Libre penseur et militant athée
Sam Touzani atteste que par le simple fait qu’il ne croit pas en dieu, cela l’exclut de la communauté marocaine. “On me considère comme un traître car j’ai des positions laïques et critiques. On a considéré que j’avais abandonné ma religion soi-disant pour plaire aux Belges, comme si je n’étais pas belge. Je n’ai pas envie de jouer un rôle. Il faut apprendre à penser par soi-même et repenser sa pensée. Cela demande du temps. Je ne parle qu’en mon nom, je ne représente personne.” Il confie qu’il a souvent été agressé à la sortie de ses spectacles et a reçu beaucoup de menaces.

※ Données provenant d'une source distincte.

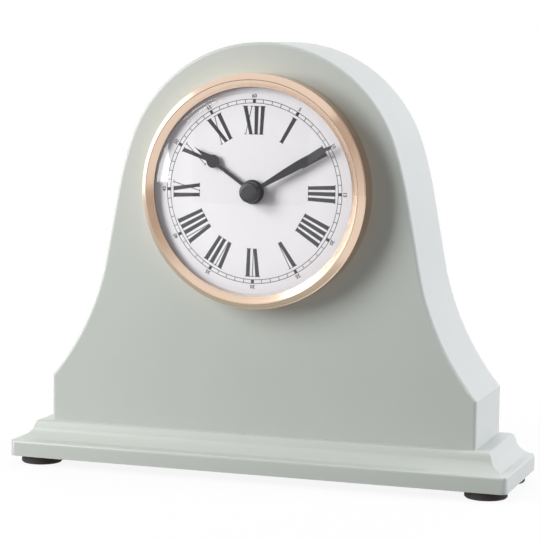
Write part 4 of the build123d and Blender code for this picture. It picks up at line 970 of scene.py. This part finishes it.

Quand on l’interroge au sujet des attentats de ces dernières années en Europe, Sam Touzani ne peut cacher son agacement. “En 2008, j’ai dit qu’il y aurait des djihadistes à Molenbeek dans quinze ans, et personne ne m’a cru ! Je savais également qu’il y aurait des attentats à Bruxelles, qu’ils toucheraient les écoles, les métros et les aéroport. C’est logique !” En novembre 2014, il se rend à la rédaction de Charlie Hebdo avec le journaliste Bruno Clément dans le cadre d’un reportage pour le magazine Questions à la Une. Sam connait bien les dessinateurs de là-bas et il considère que “Charlie Hebdo représente la liberté d’expression dans ce qu’elle a de plus irrévérencieux. S’ils touchent à ça, on est mal.” Trois mois plus tard, la rédaction est attaquée. Malgré la mort de ses amis, le comédien refuse de changer quoi que ce soit dans sa façon d’être et de parler car “avoir peur, c’est accepter la stratégie de l’ennemi”. Et c’est ce qu’ils cherchent. Donc il faut résister afin de garder notre identité.
L’identité en constante évolution
À la question de la stigmatisation éventuelle du terme “maroxellois”, le Belge, né de parents marocains, relativise : “Cela dépend du contexte, moi par exemple je n’ai pas de problème avec le mot “intégration”. Tout le monde devrait s’intégrer à tout. Le problème, c’est la récupération du mot par la politique politicienne à la veille des élections. Et là, ça devient stigmatisant.” En guise de conclusion, Sam Touzani parle du terme “identité” qu’il juge au final, “mouvant, pas stable, mais en pleine évolution”. L’avenir, c’est le mélange de tout et de tous, et il faudrait arrêter avec les strates des religions qui rendent la rencontre des différences impossible. Le comédien de 48 ans avoue qu’il n’a pas de certitude : “Je peux être radical dans mes propos mais ce que je pense maintenant n’est pas forcément ce que je penserai dans dix ans ! Il est important de pouvoir se remettre en question, tout le temps.”